6. Remove everything from your purse or pocket.
Make collages on the coffee table.
Best for while you stand in a line
7. Give the person in front of you a massage.
Good chance you’ll get to move up a space in line for your kindness.
8. Pretend you’re at a party and perform the Snail Shuffle.
- Optional. Place your hands on the hips of the person in front of you.
- Creep your right foot out to the side, placing your heel on the ground. Inch your right foot back in.
- Creep your left foot out to the side, placing your heel on the ground. Inch your left foot back in.
- Scuff forward once with both feet together.
- Scuff backward once with both feet together.
- Scuff forward three times. Keep the steps short.
- Repeat the steps, until you reach the front of the line.
9. See how much closer you’d be to the front if you could rearrange people by height.
If the result is depressing, try rearranging from the least to most obnoxious. That should give you a better position—you minding your own business, and all.
10.See if you can pick up and return everything on the candy and gum racks before you reach the cashier.
Hey. Store people put those things along the checkout aisle for you to touch. If you succeed, they should give you a pack of gum.
You can use these ideas, or get creative with your own, and make your waits a little less painful.
- You can create fun things to do while waiting.
click to tweet
What creative activity have you come up with for us to try while we wait?
Okay – TOTALLY fun post! I am ABSOLUTELY gonna have to try some of these while I’m in the waiting room with my hubby this afternoon! Thanks, Zoe!
May I recommend the crossing and recrossing of legs.

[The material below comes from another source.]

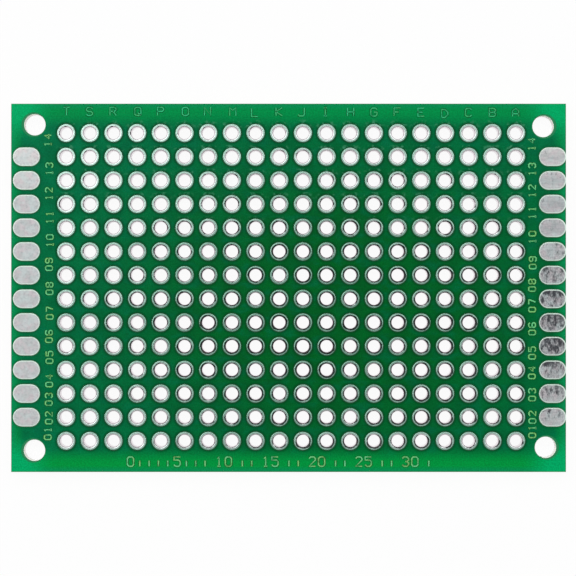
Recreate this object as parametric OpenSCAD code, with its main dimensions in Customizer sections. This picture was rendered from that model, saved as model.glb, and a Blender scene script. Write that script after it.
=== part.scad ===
// Double-sided prototype board: a drilled laminate with plated-through lead
// holes, pads along both short edges, and a solder mask on each face.
// X runs along the board to the right, Y to the back, Z up out of the
// lettered face. The origin is the middle of the outline, on the plane that
// the board rests on.

/* [Board] */
// Length of the board, along X
board_l = 59.5; // [20:0.1:80]
// Width of the board, along Y
board_w = 39.5; // [16:0.1:60]
// Thickness of the bare laminate
board_t = 1.6; // [0.6:0.1:3.2]
// How far the artwork sits to the right of the outline's middle
art_shift_x = 0.1; // [-0.2:0.01:0.2]
// How far the artwork sits behind the outline's middle
art_shift_y = 0.09; // [-0.2:0.01:0.2]

/* [Lead holes] */
// Distance from one lead hole to the next
pitch = 2.54; // [2.2:0.01:5.08]
// Least distance from a short edge to the middle of the nearest column
end_margin = 5.2; // [5:0.1:6]
// Least distance from a long edge to the middle of the nearest row
side_margin = 3; // [2.8:0.1:4]
// How far the grid sits to the right of the artwork's middle
grid_shift = 0.17; // [-0.2:0.01:0.2]
// Bore of a lead hole, inside its plating
lead_hole_d = 1.3; // [0.8:0.02:1.4]
// Wall of the plated barrel
plating_t = 0.05; // [0.03:0.005:0.08]
// Gap between a barrel and the drilled wall round it
barrel_gap = 0.02; // [0.01:0.005:0.03]
// Outer diameter of the ring round a lead hole
ring_d = 1.94; // [1.9:0.02:2.2]
// Rounding where the barrel turns out onto its ring
lip_r = 0.14; // [0.09:0.01:0.15]

/* [Edge pads] */
// Length of a pad on a short edge, along X
edge_pad_l = 2.9; // [2.2:0.05:3.1]
// Width of a pad on a short edge, along Y
edge_pad_w = 2; // [1.2:0.05:2.1]
// Gap from a pad's outer end to the outline, before the artwork's shift
edge_pad_inset = 0.075; // [-0.1:0.025:0.2]

/* [Copper and mask] */
// Height of rings and pads above the laminate
copper_t = 0.08; // [0.07:0.005:0.1]
// Rounding of the upper outer edge of rings and pads
shoulder_r = 0.05; // [0.02:0.01:0.06]
// Thickness of the solder mask
mask_t = 0.025; // [0.015:0.005:0.04]
// Gap from a ring or a pad to the mask round it
mask_gap = 0.07; // [0.03:0.01:0.1]

/* [Corner holes] */
// Bore of a corner hole, which has no plating
corner_hole_d = 2.3; // [2:0.1:2.8]
// From a corner hole's middle to both of its edges
corner_inset = 2.4; // [2.1:0.05:2.6]
// Width of the ring that the mask leaves bare round a corner hole
corner_relief = 0.17; // [0.05:0.01:0.25]
// How much nearer to the board's end a bare ring sits than its hole
relief_outset = 0.1; // [0:0.02:0.14]

/* [Hidden] */
// Straight steps in the rounding of a lip and of a shoulder
lip_steps = 4;
shoulder_steps = 3;
// How far each corner hole's drill ran off, front left, front right, back left
// and back right
corner_drift = [[-0.01, -0.17], [0.11, 0.15], [0.03, 0.06], [-0.15, -0.13]];

$fn = 64;
// As many lettered columns and numbered rows as the board has room for
columns = floor((board_l - 2 * end_margin) / pitch) + 1;
rows = floor((board_w - 2 * side_margin) / pitch) + 1;
art_shift = [art_shift_x, art_shift_y];
grid_origin = art_shift + [grid_shift, 0];
barrel_d = lead_hole_d + 2 * plating_t;
drill_d = barrel_d + 2 * barrel_gap;
under_z = copper_t;
upper_z = under_z + board_t;
edge_pad_x = board_l / 2 - edge_pad_inset - edge_pad_l / 2;
corner_x = board_l / 2 - corner_inset;
corner_y = board_w / 2 - corner_inset;

function column_x(column) = (column - (columns + 1) / 2) * pitch;
function row_y(row) = (row - (rows + 1) / 2) * pitch;
function row_node(row) = str("plated_holes_row_", row < 10 ? "0" : "", row);
function arc(centre, r, from, to, steps) =
    [for (i = [0:steps])
        let (a = from + (to - from) * i / steps)
            centre + r * [cos(a), sin(a)]];
function reverse(points) = [for (i = [len(points) - 1:-1:0]) points[i]];
function flipped(points) = [for (p = reverse(points)) [p.x, -p.y]];

// Where things sit on the board

module at_corners(outset = 0) {
    for (back = [0, 1], right = [0, 1])
        translate(art_shift + corner_drift[2 * back + right]
                  + [(2 * right - 1) * (corner_x + outset),
                     (2 * back - 1) * corner_y])
            children();
}

module at_lead_holes() {
    for (row = [1:rows], column = [1:columns])
        translate(grid_origin + [column_x(column), row_y(row)])
            children();
}

// The corner holes take the place of a pad at both ends of a short edge
module at_edge_pads(side) {
    for (row = [2:rows - 1])
        translate(art_shift + [side * edge_pad_x, row_y(row)])
            children();
}

// Flat shapes

module outline() {
    square([board_l, board_w], center = true);
}

module obround(length, width) {
    straight = length - width;
    square([straight, width], center = true);
    for (end = [-1, 1])
        translate([end * straight / 2, 0])
            circle(d = width);
}

module corner_drillings() {
    at_corners()
        circle(d = corner_hole_d);
}

// Laminate

module laminate_core() {
    color("#c8cf9a")
        translate([0, 0, under_z])
            linear_extrude(board_t)
                difference() {
                    outline();
                    corner_drillings();
                    at_lead_holes()
                        circle(d = drill_d);
                }
}

// Solder mask, which stops short of every ring, pad and corner hole

module mask_sheet() {
    linear_extrude(mask_t)
        difference() {
            outline();
            corner_drillings();
            at_corners(outset = relief_outset)
                circle(d = corner_hole_d + 2 * corner_relief);
            at_lead_holes()
                circle(d = ring_d + 2 * mask_gap);
            for (side = [-1, 1])
                at_edge_pads(side)
                    obround(edge_pad_l + 2 * mask_gap, edge_pad_w + 2 * mask_gap);
        }
}

module solder_mask_top() {
    color("#087a45")
        translate([0, 0, upper_z])
            mask_sheet();
}

module solder_mask_bottom() {
    color("#087a45")
        translate([0, 0, under_z - mask_t])
            mask_sheet();
}

// Edge pads: an obround of tinned copper with its upper edge rounded off

module edge_pad() {
    half_w = edge_pad_w / 2;
    straight = edge_pad_l - edge_pad_w;
    shoulder = arc([half_w - shoulder_r, copper_t - shoulder_r], shoulder_r,
                   0, 90, shoulder_steps);
    for (end = [-1, 1])
        translate([end * straight / 2, 0, 0])
            rotate([0, 0, -90 * end])
                rotate_extrude(angle = 180)
                    polygon(concat([[0, 0], [half_w, 0]], shoulder, [[0, copper_t]]));
    rotate([90, 0, 90])
        linear_extrude(straight, center = true)
            polygon(concat([[-half_w, 0], [half_w, 0]], shoulder,
                           [for (p = reverse(shoulder)) [-p.x, p.y]]));
}

// A pad that runs over the outline was cut off with the board
module edge_pads(side) {
    color("#b9bbb8")
        intersection() {
            at_edge_pads(side)
                edge_pad();
            linear_extrude(copper_t)
                outline();
        }
}

module edge_pads_top(side) {
    translate([0, 0, upper_z])
        edge_pads(side);
}

module edge_pads_bottom(side) {
    translate([0, 0, under_z])
        mirror([0, 0, 1])
            edge_pads(side);
}

// Plated holes: a barrel whose two ends turn outwards onto a ring, all one
// skin of tinned copper that wraps the drilled wall and both faces round it

module plated_hole() {
    bore_r = lead_hole_d / 2;
    ring_r = ring_d / 2;
    face_z = board_t / 2;
    top_z = face_z + copper_t;
    lip = arc([bore_r + lip_r, top_z - lip_r], lip_r, 90, 180, lip_steps);
    shoulder = arc([ring_r - shoulder_r, top_z - shoulder_r], shoulder_r,
                   0, 90, shoulder_steps);
    seat = [[barrel_d / 2, face_z], [ring_r, face_z]];
    upper_half = concat(seat, shoulder, lip);
    rotate_extrude()
        polygon(concat(upper_half, flipped(upper_half)));
}

module plated_hole_row(row) {
    color("#cfd3cf")
        for (column = [1:columns])
            translate(concat(grid_origin, under_z + board_t / 2)
                      + [column_x(column), row_y(row), 0])
                plated_hole();
}

laminate_core();
solder_mask_top();
solder_mask_bottom();
edge_pads_top(-1);  // edge_pads_left_top
edge_pads_top(1);  // edge_pads_right_top
edge_pads_bottom(-1);  // edge_pads_left_bottom
edge_pads_bottom(1);  // edge_pads_right_bottom
for (row = [1:rows])
    plated_hole_row(row);
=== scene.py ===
import logging
from dataclasses import dataclass, field
from enum import Enum
from math import radians, tau

import bmesh
import bpy
from mathutils import Matrix, Vector


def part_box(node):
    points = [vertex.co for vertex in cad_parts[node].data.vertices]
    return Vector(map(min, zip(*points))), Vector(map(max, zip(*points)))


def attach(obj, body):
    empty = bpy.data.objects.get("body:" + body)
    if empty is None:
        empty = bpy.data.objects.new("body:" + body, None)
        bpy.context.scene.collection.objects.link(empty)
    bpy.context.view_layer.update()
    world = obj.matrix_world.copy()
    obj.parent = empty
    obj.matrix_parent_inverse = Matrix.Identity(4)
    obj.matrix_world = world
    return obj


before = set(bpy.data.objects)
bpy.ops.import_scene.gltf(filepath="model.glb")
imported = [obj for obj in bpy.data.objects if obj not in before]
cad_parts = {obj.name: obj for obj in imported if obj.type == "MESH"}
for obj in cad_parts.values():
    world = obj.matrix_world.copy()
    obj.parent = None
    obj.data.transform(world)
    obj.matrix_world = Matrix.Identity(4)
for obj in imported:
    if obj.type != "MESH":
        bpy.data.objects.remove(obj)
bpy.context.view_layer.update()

log = logging.getLogger("prototype_board")
Colour = tuple[float, float, float, float]
Socket = bpy.types.NodeSocket
MM = 0.001
NOISE_ROUGHNESS = 0.6


class Slot(Enum):
    """The record's material slots that the new pieces take."""

    LAMINATE = "laminate"
    MASK = "green_mask"


class Reading(Enum):
    """How a line of lettering is turned on the board, in degrees."""

    UPRIGHT = 0
    UPWARDS = 90


class Side(Enum):
    """A short edge of the board, as the nodes' names give it."""

    LEFT = "left"
    RIGHT = "right"


class Face(Enum):
    """A face of the board, as the nodes' names give it."""

    TOP = "top"
    BOTTOM = "bottom"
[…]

The exercise is quite invigorating.
Might want to ASK before giving that massage. If a stranger randomly touched me, I might respond badly. Too many vets etc out there with PTSD, not to mention sue-happy nutjobs, to go around touching people without prior consent.
Funny stuff tho. Did you get these from watching your 6yo wait in line? Because most of them, mine totally would’ve done (or did do!) at that age. 🙂
You’re right, Mary. And why you’d move up in line. Or get a bloody nose!
So cute! I want to be in front of you when you start handing out massages… lol
Thanks, Delia. You wouldn’t freak and give me a bloody nose?
I often picture people in waiting rooms in dressing rooms trying on the outfits that they are wearing. I remember a book where the main character knew the deepest needs of the people he came in contact with and that’s what I wondered about the people in the waiting room Thursday.
Marcia, thanks for the new activity to try while we wait.
I have always been a people watcher. I pretend I’m reading, but I’m usually watching people, figuring out what makes them tick, what their story is, etc. Sometimes I even pray for someone, when it is obvious they really need it.
I do the same, Jane. The thing is, if one strikes up a conversation with me, I’m often surprised how far off base I was.